In Version 6 – henceforth known as Transport Direct Lite (TDL), there is now a ‘Quick Planners' panel at the top of the page containing four icons – ‘Find a train', ‘Find a flight', ‘Find a coach' and ‘Find a car route'. Below this panel you get the three functions in Version 5 – with some not-so-subtle differences.
‘Journey Planner' has now become ‘Door to door planner' with a new function. It is now meant to ‘c ompare car journeys with national and local public transport (excluding GB internal air)'.
Maps and Live travel appear to remain the same.
So quite clearly, with the launch now running two years late, disaster management mode has kicked in. Multimodal journey planning, which TfL and Xephos seem to be able to provide for £1.5 million max, has proved too difficult for TD after around £25million has been spent.
At which point may I have a smug moment and remind you who warned that TD could be the PUG2 of Transport IT projects? With TDL the match with the West Coast Route Modernisation is almost exact. Except that the despec'ed service is actually running. So I apologise to Virgin and Network Rail for any slur.
Back to TDL, which is still being fine tuned, since it went up to V6.2.1 within a week of going live. Within the quick planners, find a train does nothing that NRE on line doesn't do faster and better.
It also has this intriguing caveat: ‘ Please note: Some of these journey options start in the past'. And indeed, when I tried a Welwyn Garden City to Manchester journey arriving before 10.00, TDL's ‘Find a train' facility offered me a 21.31 departure the previous day, arriving Manchester at 02.40.
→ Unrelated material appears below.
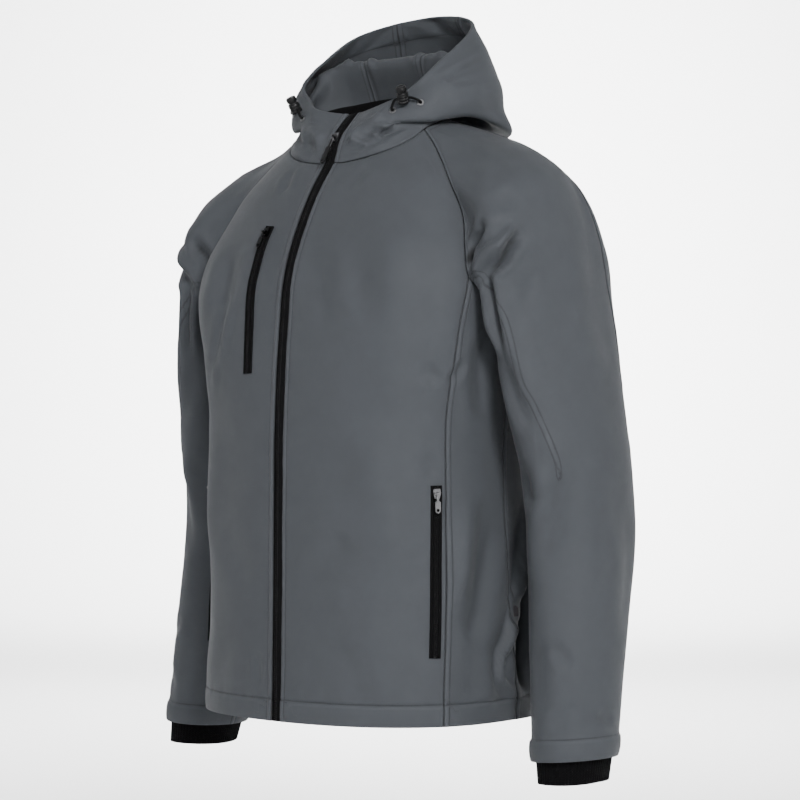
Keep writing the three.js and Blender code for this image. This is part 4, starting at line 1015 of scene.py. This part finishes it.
def make_panel(name, node, grid, side, edges, surface, inside="lining", swell=HEM_SWELL, black_rows=0):
    """A cloth wall on a grid. edges says what each side is: plain, stitched, hem or brim."""
    flip = side >= 0
    normals = grid_normals(grid, flip)
    shape = grid.shape[:2]
    distances = edge_distances(grid)
    lift, fold = (values.reshape(shape) for values in crease_form(grid.reshape(-1, 3), surface))
    stitch, seam, along = np.full(shape, FAR), np.full(shape, FAR), np.zeros(shape)
    brim = None
    for edge, kind in edges.items():
        run = distances["first"] if edge in ("bottom", "top") else distances["bottom"]
        away = distances[edge]
        if kind == "brim":
            brim = away - FACING, run
            lift += BRIM_RISE * bell(away, ROLL_WIDTH) - TIP_DROP * bell(away, TIP_WIDTH)
        elif kind == "hem":
            lift += hem_relief(away, swell) + HEM_WAVER * waver(run) * bell(away - HEM_BAND, 6)
            stitch, along = closer_row(stitch, along, away - HEM_BAND, run)
        else:
            lift += seam_relief(away, kind == "stitched") + SEAM_WAVER * waver(run) * bell(away, 8)
            seam = np.minimum(seam, away)
            if kind == "stitched":
                stitch, along = closer_row(stitch, along, away - STITCH_AT, run)
    if surface == "sleeve":
        line = surface_line("sleeve", side, ELBOW_SEAM, 40)
        away, share = (values.reshape(shape) for values in near_line(grid.reshape(-1, 3), line))
        stitch, along = closer_row(stitch, along, away - ELBOW_SEAM_HALF, share * lengths_along(line)[-1])
        lift += ELBOW_SEAM_RISE * bell(away, 3.4)
    outer = grid + normals * lift[..., None]
    inner = grid + normals * (np.minimum(lift, lift * 0.9) - CLOTH)[..., None]
    inside_stitch, inside_along = stitch, along
    if brim:
        past_facing, run = brim
        inner -= normals * facing_relief(past_facing, run)[..., None]
        inside_stitch, inside_along = closer_row(past_facing, run, stitch, along)
    marks = {
        "stitch_away": (stitch, inside_stitch),
        "stitch_along": (along, inside_along),
        "seam_away": (seam, seam),
        "fold_painted_shade": (fold, 0 * fold),
    }
    uv = np.stack([distances["first"], distances["bottom"]], -1) * MM
    panel = wall(name, node, outer, inner, flip, ["cloth", inside, "lining"], marks, uv, black_rows)


def facing_relief(past, run):
    """How far the gathered facing stands into the hood, past being the distance beyond its stitches."""
    away = past + FACING
    facing = 1 - smooth((past + 2) / 4)
    pucker = waver(run * 0.36 + 0.3 * past) * (1 - smooth((np.abs(past + 10) - 8) / 6))
    roll = INSIDE_ROLL * (bell(away, ROLL_WIDTH) - bell(away, TIP_WIDTH))
    return PUCKER * facing * (pucker + 0.5) + roll - FACING_DIP * bell(past, 1.6)


def grid_faces(index):
    return np.stack([index[:-1, :-1], index[1:, :-1], index[1:, 1:], index[:-1, 1:]], -1).reshape(-1, 4)


def rim_faces(line, count, turned):
    """Faces from one edge of the outer grid to that of the inner one, whose points follow count later."""
    face = np.stack([line[:-1], line[1:], line[1:] + count, line[:-1] + count], -1)
    return face[:, ::-1] if turned else face


def ring_faces(rings, sides, start=0, capped=True):
    """Faces of a stack of closed rings of points, the first point being number start."""
    faces = []
    for low in range(start, start + (rings - 1) * sides, sides):
        for i in range(sides):
            n = (i + 1) % sides
            faces.append((low + i, low + n, low + sides + n, low + sides + i))
    if capped:
        faces.append(tuple(start + i for i in range(sides - 1, -1, -1)))
        faces.append(tuple(start + (rings - 1) * sides + i for i in range(sides)))
    return faces


def lay_uv(mesh, flat):
    """Gives each point's own place on the flat cloth, in metres."""
    loops = np.empty(len(mesh.loops), np.int32)
    mesh.loops.foreach_get("vertex_index", loops)
    mesh.uv_layers.new(name="cloth").data.foreach_set("uv", flat[loops].astype(np.float32).reshape(-1))


def wall(name, node, outer, inner, flip, looks, marks, uv, black_rows=0):
    """A closed wall between two grids of points; its inside has its own material."""
    rows, cols = outer.shape[:2]
    count = rows * cols
    index = np.arange(count).reshape(rows, cols)
    shown = grid_faces(index)
    edges = ((index[0], False), (index[-1], True), (index[:, 0], True), (index[:, -1], False))
    rim = [rim_faces(line, count, turned) for line, turned in edges]
    faces = np.concatenate([shown, shown[:, ::-1] + count, *rim])
    if flip:
        faces = faces[:, ::-1]
    look = np.zeros(len(faces), np.int32)
    look[len(shown) : 2 * len(shown)] = 1
    look[len(shown) : len(shown) + black_rows * (cols - 1)] = 2
    points = np.concatenate([outer.reshape(-1, 3), inner.reshape(-1, 3)])
    obj = mesh_piece(name, points, faces, looks, look)
    for key, (front_values, back_values) in marks.items():
        layer = obj.data.attributes.new(key, "FLOAT", "POINT")
        values = np.concatenate([front_values.reshape(-1), back_values.reshape(-1)])
        layer.data.foreach_set("value", values.astype(np.float32))
    lay_uv(obj.data, np.tile(uv.reshape(-1, 2), (2, 1)))
    ride(obj, node)
    return obj


def mesh_piece(name, points, faces, looks, look=None):
    """A smooth mesh in the scene, from points in millimetres."""
    mesh = bpy.data.meshes.new(name)
    mesh.from_pydata((np.asarray(points) * MM).tolist(), [], [tuple(map(int, f)) for f in faces])
    for word in looks:
        mesh.materials.append(MATERIALS[word])
    if look is not None:
        mesh.polygons.foreach_set("material_index", look)
    mesh.polygons.foreach_set("use_smooth", np.ones(len(mesh.polygons), bool))
    mesh.update()
    obj = bpy.data.objects.new(name, mesh)
    bpy.context.collection.objects.link(obj)
    return obj


def ride(obj, node):
    """Fixes a piece to the jacket and hides the nodes that it replaces."""
    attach(obj, "jacket")
    if node:
        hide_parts(*([node] if isinstance(node, str) else node))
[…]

Intrigued I fired up NRE Online for the same journey, and tried to provoke it into giving me the same option using the ‘earlier train' button. ‘Don't be silly', it replied, giving me an 05.10 departure but refusing to time travel.
According to the website TDL has ‘ many new features'. When I asked Atos Origin to elucidate they told me that the key new functionality is air travel including information on your nearest airport. And I must confess that ‘Find a flight' is pretty cool.
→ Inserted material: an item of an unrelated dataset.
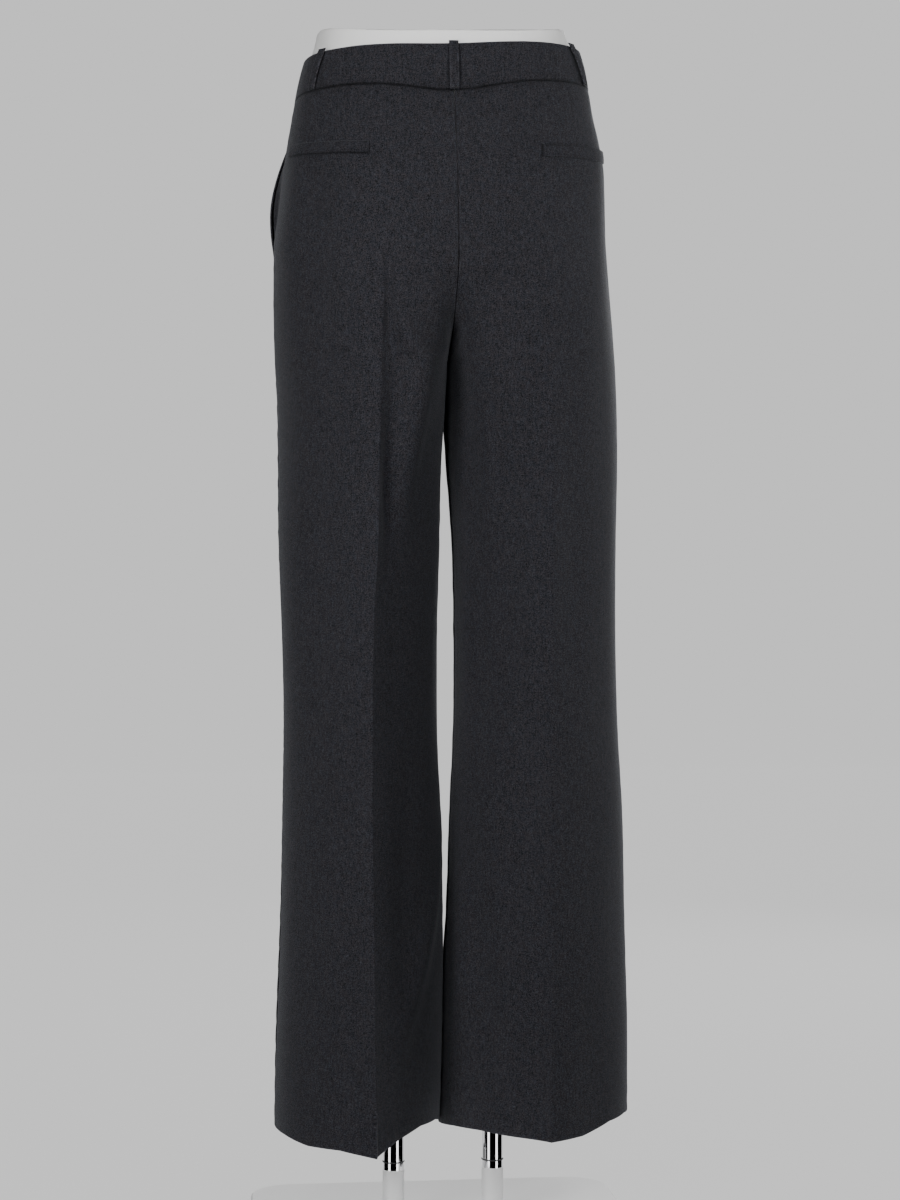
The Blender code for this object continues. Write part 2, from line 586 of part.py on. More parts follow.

It has drop down lists of airports. You get then a list of flights with departure times to your destination. All departure times have a built-in one hour check-in allowance.
London-Glasgow, even with Gatwick de-selected, shows the challenge/opportunity facing Virgin West Coast. Fortunately, TDL does not provide links or even web site addresses for the airlines' on-line ticket sales.
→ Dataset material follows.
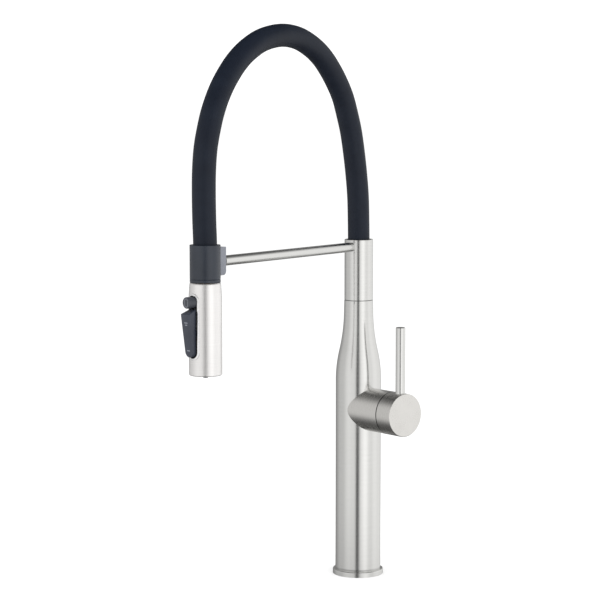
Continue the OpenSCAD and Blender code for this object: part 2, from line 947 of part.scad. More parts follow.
// Flat oval, one unit tall, of radius r with ends 2 * gap apart
module slot_outline(r, gap) {
    linear_extrude(height = 1) {
        for (s = [-1, 1]) translate([s * gap, 0]) circle(r = r, $fn = fine_fn);
        translate([-gap, -r]) square([2 * gap, 2 * r]);
    }
}

deck_gasket();
base_flange();
base_manifold();
hot_riser();
cold_riser();
lower_body();
valve_block();
cartridge_housing();
valve_stub();
cartridge_seals();
cartridge_base();
fixed_disc();
cartridge_case();
cartridge_nut();
bonnet_dome();
outlet_riser();
swivel_spigot();
swivel_o_rings();
slip_washer();
swivel_clip();
mixer_carrier();
stem_pin();
moving_disc();
mixer_stem();
handle_cap();
lever_pin();
handle_screw();
upper_column();
column_bush();
hose_socket();
arm_rod();
arm_screw();
dock_neck();
dock_block();
dock_magnet();
hose_sleeve();
hose_spring();
hose_tube();
hose_nipple();
nipple_seal();
hose_collar();
collar_ring();
head_shell();
head_nut();
head_filter();
check_valve();
head_core();
control_bezel();
control_housing();
button_spring();
rocker_pin();
spray_plate();
nozzle_mat();
jet_nozzle();
spray_rocker();
pause_button();
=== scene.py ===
import math

import bmesh
import bpy
from mathutils import Matrix, Vector


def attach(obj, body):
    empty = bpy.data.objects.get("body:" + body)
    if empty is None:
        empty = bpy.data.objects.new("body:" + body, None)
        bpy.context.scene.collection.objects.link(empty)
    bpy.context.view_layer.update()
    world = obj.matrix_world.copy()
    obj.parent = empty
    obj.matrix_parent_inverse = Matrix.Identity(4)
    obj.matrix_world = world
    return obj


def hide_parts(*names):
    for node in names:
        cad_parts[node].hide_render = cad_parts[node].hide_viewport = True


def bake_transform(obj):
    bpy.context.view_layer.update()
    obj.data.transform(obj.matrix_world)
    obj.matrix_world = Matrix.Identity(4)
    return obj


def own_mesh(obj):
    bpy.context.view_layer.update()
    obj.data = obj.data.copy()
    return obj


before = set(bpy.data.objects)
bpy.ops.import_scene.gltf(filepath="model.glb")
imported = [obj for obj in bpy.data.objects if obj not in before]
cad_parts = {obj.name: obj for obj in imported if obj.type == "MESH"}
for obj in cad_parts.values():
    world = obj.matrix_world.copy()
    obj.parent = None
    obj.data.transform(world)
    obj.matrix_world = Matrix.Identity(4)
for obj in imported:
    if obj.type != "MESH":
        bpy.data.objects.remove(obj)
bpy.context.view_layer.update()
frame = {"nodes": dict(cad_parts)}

# Lengths are in metres, in the part's own frame: the origin is the centre of
# the seat on the deck, +Z is up and the docking arm points along -Y.

MM = 0.001

# Camera
CAMERA_PLACE = (1.1988, -1.7395, 0.5091)
CAMERA_HEADING = (-0.5913, 0.8064)
CAMERA_DIP = math.radians(5.854)
CAMERA_LENS = 120.7

# Turns of the hub and of the spray head about the vertical
HUB_TURN = math.radians(-14.4)
HEAD_TURN = math.radians(-11)
HUB_HEIGHT = 178.5 * MM
# Where the painted shade of the seam starts on the stub, along the hub's axis
SEAM_SHADE_START = 52.7 * MM
REACH = 257 * MM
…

Other new features include an improved layout to make it more user friendly and access to information is faster. This looks like Hutber's Law at work: ‘Improvement means deterioration'.
In the interests of completeness I tried the coach planner for a trip between Welwyn Garden City and Rugby . TDL came up with a 12.53 departure to Heathrow Airport , a 67 min connection into a coach to Coventry where after a 1hr 20min wait the last leg of the journey got me to Rugby at 20.05.
As a check I tried Xephos which wouldn't offer me a coach journey. But when I chose the coach plus bus option is came up with a 5hr 37min journey with changes at Hitchin, Bedford and Northampton . But its preference was to take a train
As with the time travel, I get a strong feeling that the Transport Direct team simply doesn't understand the data it is handling and doesn't understand transport or passengers. Because there is no ‘sanity check' it blithely offers you unreasonable journeys for both road and rail.
But who am I to carp, when at the Computing Awards for Excellence 2004 ceremony on 27 October Transport Direct won the Public Sector Project of the Year Award. It was selected as winner from five short-listed entrants by a panel of industry, analyst and media judges.
And it was as if TDL had never happened. Atos Origin, described its baby as ‘a comprehensive online portal that provides access to a journey planner for all forms of transport, maps, real time information and facilitated ticket purchasing'. Well, not any more it doesn't
A ‘delighted' Nick Illsley, Chief Executive - Transport Direct commented ‘It is an extremely complex project involving many parties. Atos Origin has done an exceptional job leading the consortium to deliver and manage the portal, which will significantly improve the transport choices that travellers make'. Has he looked at V6.2.1?
Rob Price account director, Transport Direct, Atos Origin said that the award demonstrated ‘the success of the whole project'. ‘Transport Direct is a world first', he added, ‘there really is nothing else like it'.
Now, it's hard to tell whether Rob's final comment was hubris, hyperbole, ignorance or heavy irony. With UK air travel dropped from the ‘door to door planner' TDL is now a UK fourth behind Xephos, TfL Journey planner plus Travel Line from which its takes much of its data.
CitationThe Public Sector Project of the Year recognises the best IT project delivered by a public sector organisation and rewards projects that deliver public service improvements or allow greater efficiency or cost-effectiveness. The Transport Direct entry demonstrated the best return on investment, innovation, future growth potential, excellence and successful management with the help of Atos Origin. |
Puzzled as to how a second trial version could win a Public Sector IT award I consulted an Informed Source with long experience of the subject. ‘Well', he explained, ‘it did go live (unlike some public sector projects) and it didn't fall over (unlike some public sector projects) and it didn't cost enough more than its budget for the Commons Public Accounts Committee to flay it to within an inch of its life (not yet anyway) and it didn't cause people to go to the media with horror stories of not getting their passports, benefits payments, etc. This is pretty good for a public sector IT project'.
But the really annoying thing is that if it had worked the railways would have been the biggest beneficiary.